Cubicle Panorama Originally uploaded by Kyle and Kelly Adams.
Other fun examples which are met with some disapproval from site managers and cleaning staff include the silly string & confetti explosion or the beach scene, complete with a sand covered tarp, BBQ grill (not lit), palm trees and kiddie wading pool filled with water.
These brief and rare bursts of creativity remind us that there are individuals lurking in the rows and rows of gray, with lives outside the office, with minds separate from the one mind, with hopes and dreams and humor and humanity.
Monday, August 07, 2006
It's what happens to offices when you need to fit more people in the same space. Our company has schedule compressions several times in the past few years, usually because we have hired more people than we have space for. Cubicles, which at normal size are about 6 feet x 8 feet and have a little room for you to back your chair out from your desk and stretch your legs, get compressed to something more like 6 feet x 4 feet. If you are claustrophic or just like a little fresh air from time to time, these compressed cubicles will cause you some discomfort. Imagine setting up your office in a refrigerator box ...it's kind of like that. The air circulation is limited and there is only about 1 foot of space to back your chair up. Storage is limited to one 2-drawer file cabinet and one overhead shelf, which is why most people who have been moved to compressed cubicles have boxes filled with bits of their former offices stacked up outside in the cubicle hallways. Of course, noise levels, which are already too distracting to get much work done, increase, since you're packing more people into the same space. For those folks who spend all day on the phone presenting to customers this isn't a big deal, but for those of us who have to sit next to those who spend all day on the phone while trying to read news articles or analysts' reports, it is. I have headphones and an online radio station on all the time and have even added earplugs to try to further reduce the distraction, but I still find it very hard to concentrate when my cube-neighbor paces his office with his wireless headset, talking at the top of his lungs to be hear from his poor quality wireless headset.
So compression is something we frequently have to deal with.

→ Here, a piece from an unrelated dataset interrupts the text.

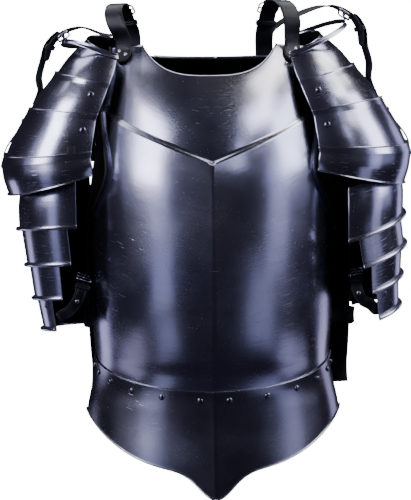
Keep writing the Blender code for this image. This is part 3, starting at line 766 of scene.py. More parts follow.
class StrapLine(NamedTuple):
    """The middle line of a strap, its width direction and its running length."""

    line: Array
    side: Array
    length: Array

    @staticmethod
    def through(points: Array, across: Array, count: int = 150) -> StrapLine:
        """A smooth line through points, with width directions made square to it.

        Args:
            points: The places it passes.
            across: Its width direction at each place.
            count: How many places are kept, crowded towards the ends.

        Returns:
            The strap line.
        """
        points, across = np.asarray(points, float), np.asarray(across, float)
        steps = running_length(points)
        even = np.linspace(0, steps[-1], count)
        end = min(0.012, steps[-1] / 8)
        near = end * (1 - np.cos(np.linspace(0, math.pi / 2, 9)))
        inside = even[(even > end) & (even < steps[-1] - end)]
        at = np.concatenate([near, inside, (steps[-1] - near)[::-1]])
        line, side = smooth(steps, points, at), smooth(steps, across, at)
        along = unit(np.gradient(line, axis=0))
        side = unit(side - along * np.sum(side * along, axis=-1, keepdims=True))
        return StrapLine(line, side, at)

    def seat(self, share: float) -> tuple[Array, Array, Array]:
        """Place, direction along and direction across at a share of the length.

        Args:
            share: Share of the length.

        Returns:
            The place and the two directions.
        """
        at = share * self.length[-1]
        index = int(np.clip(np.searchsorted(self.length, at), 2, len(self.length) - 3))
        along = unit(self.line[index + 2] - self.line[index - 2])
        across = self.side[index]
        return self.line[index], along, unit(across - along * np.dot(across, along))


@dataclass(frozen=True)
class Strap:
    """A cut strap: a softly rounded section swept along its line, with rounded ends."""

    width: float
    thick: float = LEATHER_THICK
    around: int = 28
    tongue: float = 0.55

    def patch(self, path: StrapLine) -> Patch:
        """Sweep a superellipse: half width |cos|^0.32 across and half thickness |sin|^0.55.

        Args:
            path: The strap's line.

        Returns:
            A closed strap: both ends shrink along a quarter of an ellipse to a point.
        """
        turn = np.linspace(0, 2 * math.pi, self.around + 1)
        flat = signed_power(np.cos(turn), 0.32)
        deep = signed_power(np.sin(turn), 0.55)
        reach = self.width * self.tongue
        from_end = np.minimum(path.length, path.length[-1] - path.length)
        share = np.clip(from_end / reach, 0, 1)
        taper = np.sqrt(np.clip(1 - (1 - share) ** 2, 0, 1)) ** 0.8
        thin = np.sqrt(np.clip(from_end / (self.thick * 0.5), 0, 1))
        along = unit(np.gradient(path.line, axis=0))
        normal = np.cross(path.side, along)
        half = (self.width / 2 * taper)[:, None, None] * flat[None, :, None]
        lift = (self.thick / 2 * thin)[:, None, None] * deep[None, :, None]
        points = path.line[:, None] + path.side[:, None] * half + normal[:, None] * lift
        across = self.width / 2 * np.broadcast_to(flat, points.shape[:2])
        down = np.broadcast_to(path.length[:, None], points.shape[:2])
        return Patch(points, None, np.stack([down, across], axis=-1))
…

It's usually one of the side effects of growth, which can be somewhat compensated by the fact that our stock price is going up. The only problem is, this time our stock price isn't going up. And we're not hiring more people; we've already layed-off 1000+ and expect to lay off more. So why do we continue to compress??
I have asked several people this question and no one seems to know the answer. The most likely response is that we've already paid the contractors to do the work back at the beginning of the year so we have to go ahead with it. Ridiculous! Let's get out of our slump by putting our remaining staff into a much less productivity-enducing environment. Let's damage the already crushed morale by forcing people to give up more of their tiny space in this big, big company. I have another idea--maybe its a way to get more people to leave! Then we don't have to pay them compensation after the layoff! Brilliant!